Replies are listed 'Best First'.
Re: Supplying the RHS to a regex as a variable
by BUU (Prior) on Oct 18, 2003 at 05:59 UTC
    $s = ' <p>something something</p> <h2>blah blah blah</h2> <p>something something</p> '; $before = '<h2>([^<]+)</h2>'; $after = '"<h1>$1</h1>"'; $s =~ s/$before/$after/ee; print $s;
    <p>something something</p> <h1>blah blah blah</h1> <p>something something</p> Tool completed successfully
      Picture me slapping my forehead. Thank you so much.

      I'd forgotten all about "ee" but now I'm remembering Merlyn's classic /old macdonald/eieio regex.



      ($_='kkvvttuubbooppuuiiffssqqffssmmiibbddllffss') =~y~b-v~a-z~s; print
      I can easily break this code by feeding it a valid html string:
      $s = ' <p>something something</p> <h2>blah <<< blah blah</h2> <p>something something</p> ';

      Update:

      BUU, although parsing is not the purpose, you have to realize that implicitly it is done any way. Regexp is obviously a kind of parsing, and it has been repeatedly mentioned by many monks here that, regexp is not a good way to deal with html.

      It is not an easy task to come up with perfect regexp for dealing with html.

      On the other hand, although the purpose is not parsing, parsing is still a valid tool, isn't it? In this case, actually a better tool.

        But he's not parsing html. The parent node never even mentioned parsing html. All he wants to do is match a certain substring and replace it with another one. The minor fact that this string happens to contain data that superficially resembles html has absolutely no bearing on this.
Re: Supplying the RHS to a regex as a variable
by pg (Canon) on Oct 18, 2003 at 07:03 UTC
    A better way is to use existing modules to parse html for you, for example HTML::Parser: (code is only used to demo the idea. Obviously you need to add more handling, but parsing is done for you correctly.)
    use HTML::Parser; use strict; my $str = '<p>something something</p> <h2>blah <<< blah blah</h2> <p>something something</p>'; my $parser = HTML::Parser->new(default_h=> [\&handler, "tagname, text" +]); $parser->parse($str); sub handler { my ($tag, $text) = @_; if ($tag) { if ($tag eq "h2") { print "<h1>"; } else { print "<$tag>"; } } else { print $text; } }
      I can easily break this code by feeding it:
      my $str = '<p>something something</p> <h2>blah </a> blah blah</h2> <p>something something</p>';

      Output:
      <p>something something<p> <h1>blah <a> blah blah<h1> <p>something something<p>
      (Whered the slash before the a go? Heck if I know)
      Thanks for the code. It really was just an example though. I was thinking about the Big Picture rather than the code at hand.

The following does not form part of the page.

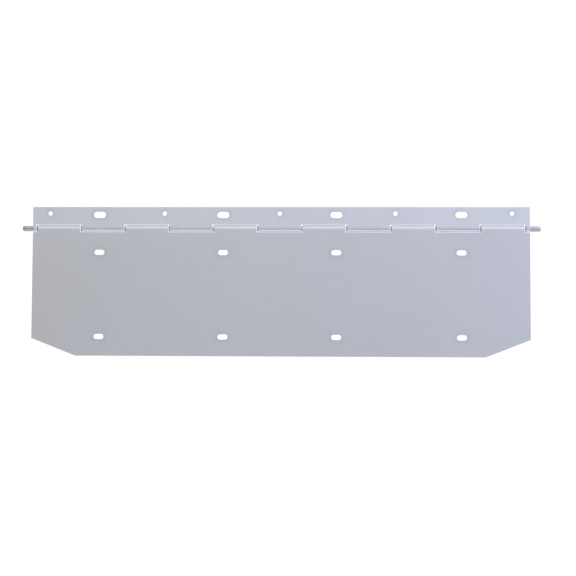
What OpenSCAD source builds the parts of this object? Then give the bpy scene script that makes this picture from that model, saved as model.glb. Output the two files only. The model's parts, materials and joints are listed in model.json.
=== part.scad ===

      ($_='kkvvttuubbooppuuiiffssqqffssmmiibbddllffss') =~y~b-v~a-z~s; print
Re: Supplying the RHS to a regex as a variable
by BUU (Prior) on Oct 18, 2003 at 07:57 UTC
    Speaking to your purpose and not your mechanics, after further experimentation I came up with this:
    use strict; my $s = '<p>something something</p> <h2>blah </a> blah blah </h2> <p>something something</p>'; my $start = '<h2>'; my $end = '</h2>'; my $first = index($s,$start); my $last = index($s,$end,$first); substr($s, $first, $last-$first+length $end) = '<h1>'.substr($s,$first ++length $start,$last-$first-length $start).'</h1>'; print $s;
    Which simply finds the first occurence of $start, then finds the next occurence after that of $end, and replaces that sub string with a new sub string. It's not quite as nice looking, but it doesn't break with random chars in between the start and end nodes. As it is now, it only replaces the first occurence of the start/end tags, but if you wanted to do it generally, you would just need to keep track of where ever the last $start or $end tag (your preference) was found and use that as the starting point for the next index.

    At the moment the only bug I see is nesting, which would require slightly more complicated code, probably something along the lines of finding the first occurence of $start, then finding the next occurence of $end and then checking if another $start appears between them, if so, skip that $end tag and move on. That would of course break the current ability to repeat $start as many times as you want and just end with a single $end tag, and so would require 'properly nested data', which can probably be considered a feature =]

    This was mostly 'off the cuff' code and by no means thoroughly tested, so if anyone else sees any major flaws I would be interested in hearing them.

    Hrm, perhaps something like:
    while(1) { if( index( substr( $s, $start_pos, $end_pos-$start_pos ), $start_t +ag ) != -1 ) { $end_pos = index( $s, $end_tag, ++$end_pos ); } else { last; # $end_pos is good } }
    For the nested loops, assuming the existience of certain vars to simply things. This isn't tested at all however, and should be treated mostly as pseduo code.
Re: Supplying the RHS to a regex as a variable
by delirium (Chaplain) on Oct 18, 2003 at 14:44 UTC
    How about a simple:

    s/<h2>/<h1>/gi; s#</h2>#</h1>#gi;

    You could also use a stylesheet to change the properties of H2 tags and not bother replacing any existing markup.